Left: The Allan Hills Blue Ice Area in Antarctica, showing the research camp, the 2.7-million-year old ice and the proposed drilling site. The black line marks the track of the radar profile on the other panel. Right: Radar reflections from layers with different chemistry. The red dashed lines show two layers of volcanic ash deposits of known age. The black dashed line is the proposed core site. Credit: Laura Kehrl/University of Washington

But a tantalizing clue recently offered the possibility to go back even further. A collaborative study between the University of Washington and the University of Maine now pinpoints a location where an entire million years of undisturbed ice might be preserved intact.

“There's a strong desire to push back the date of the oldest ice core record, to better understand what drives natural climate changes,” said Laura Kehrl, a UW doctoral student in Earth and space sciences and corresponding author of the recent paper in Geophysical Research Letters.

“The Allan Hills has been an area of interest since the 1970s, when scientists started finding lunar and Martian meteorites that had struck Earth long ago. Now we're discovering its potential for old ice.”

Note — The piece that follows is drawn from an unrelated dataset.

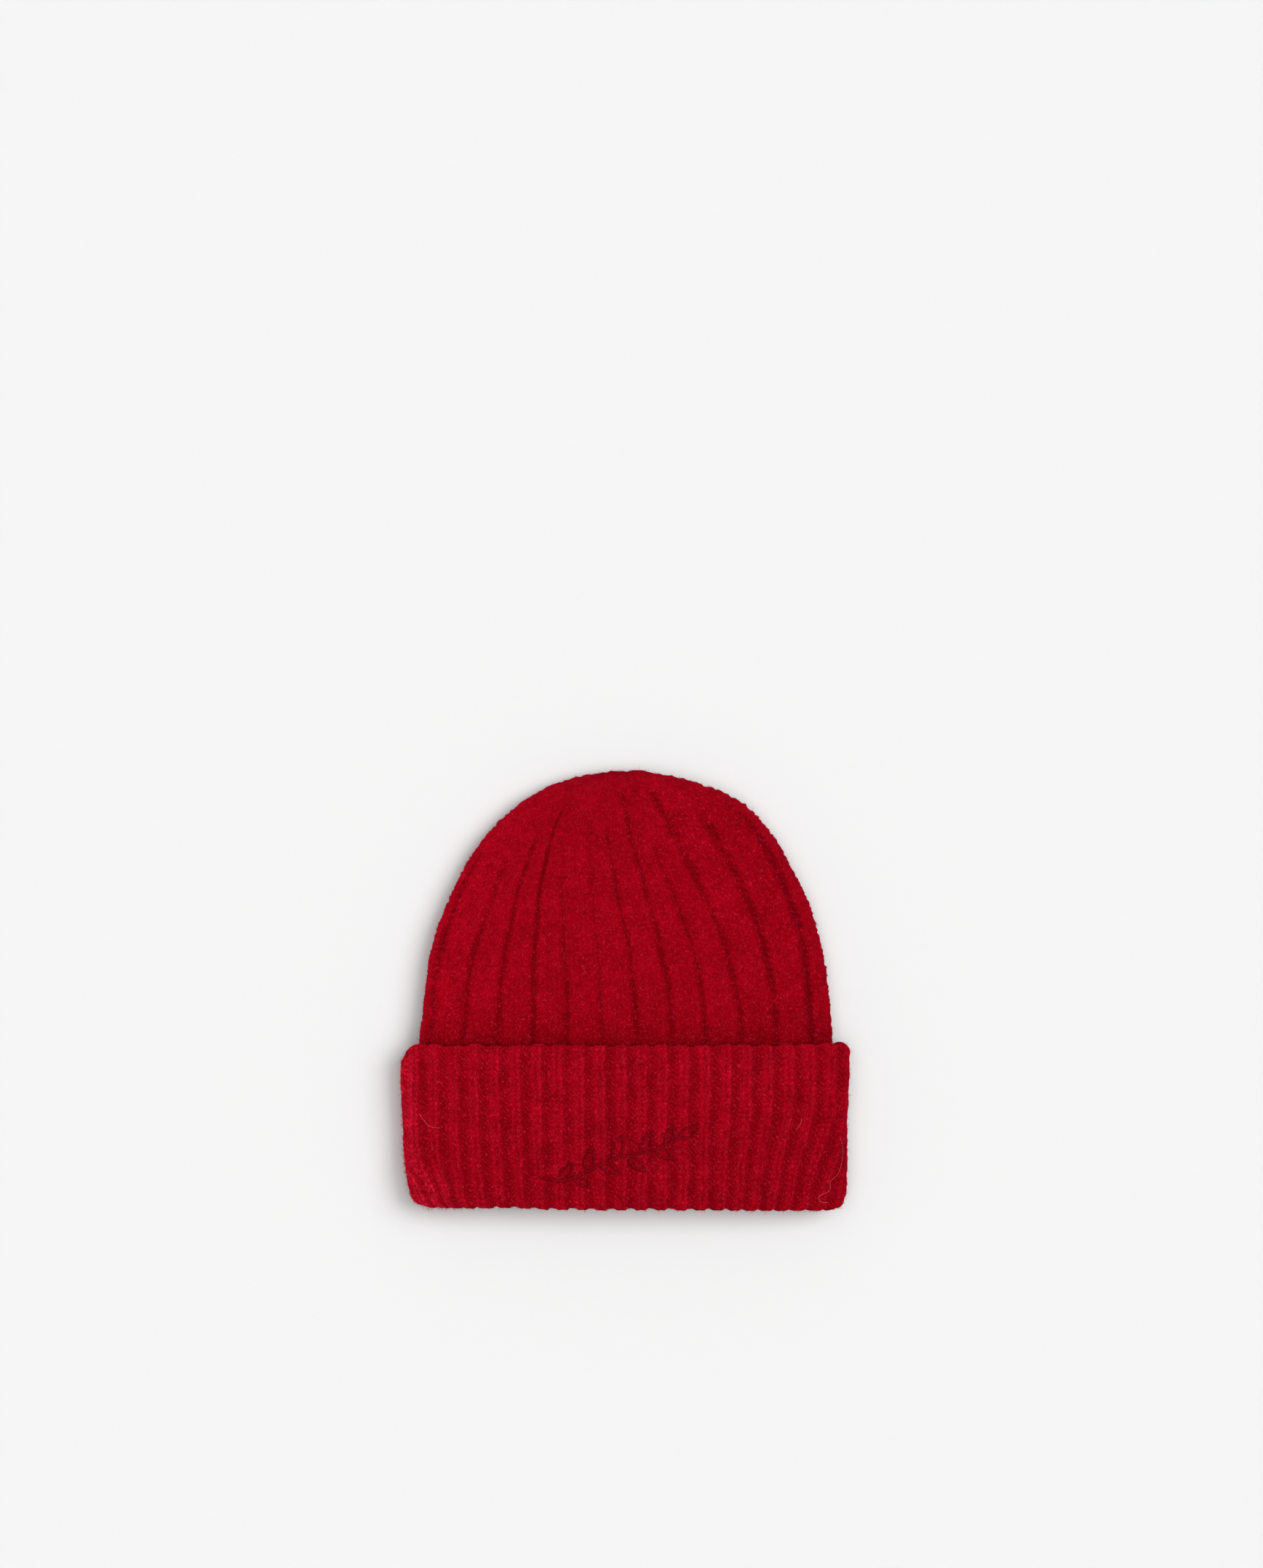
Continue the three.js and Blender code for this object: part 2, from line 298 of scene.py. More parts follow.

The team gathered observations in Antarctica's Allan Hills Blue Ice Area, named for the blue ice that is exposed at the surface when ice above gets vaporized. This windy, desert area gets less than 1 centimeter of snow accumulation per year.

Allan Hills is located near the Trans-Antarctic Mountains, which separate the large, desert plateau of East Antarctica from the stormy West Antarctic Ice Sheet. Ice moves slowly here, less than 1 meter (3 feet) per year. The region had long been rejected in the search for an old ice core because ice flowing over the steep topography at the base seemed likely to be disturbed.

But surprising findings published last summer by a Princeton University team found fragments of ice as far back as 2.7 million years several hundred feet below the surface in the Allan Hills. Those isolated chunks had been separated from their full history. Now the UW team thinks it has found a location nearby that would have a continuous, unbroken record.

“A primary reason to seek such old ice is to understand one of the major puzzles of climate system history,” said second author Howard Conway, a UW research professor of Earth and space sciences and UW's principal investigator of the project.

The puzzle, he explained, is why Earth switched about 1 million years ago from having ice age cycles about every 41,000 years to every 100,000 years. Marine climate records show this switch occurred but they do not resolve details in the atmospheric composition 1 million years ago that might explain the cause.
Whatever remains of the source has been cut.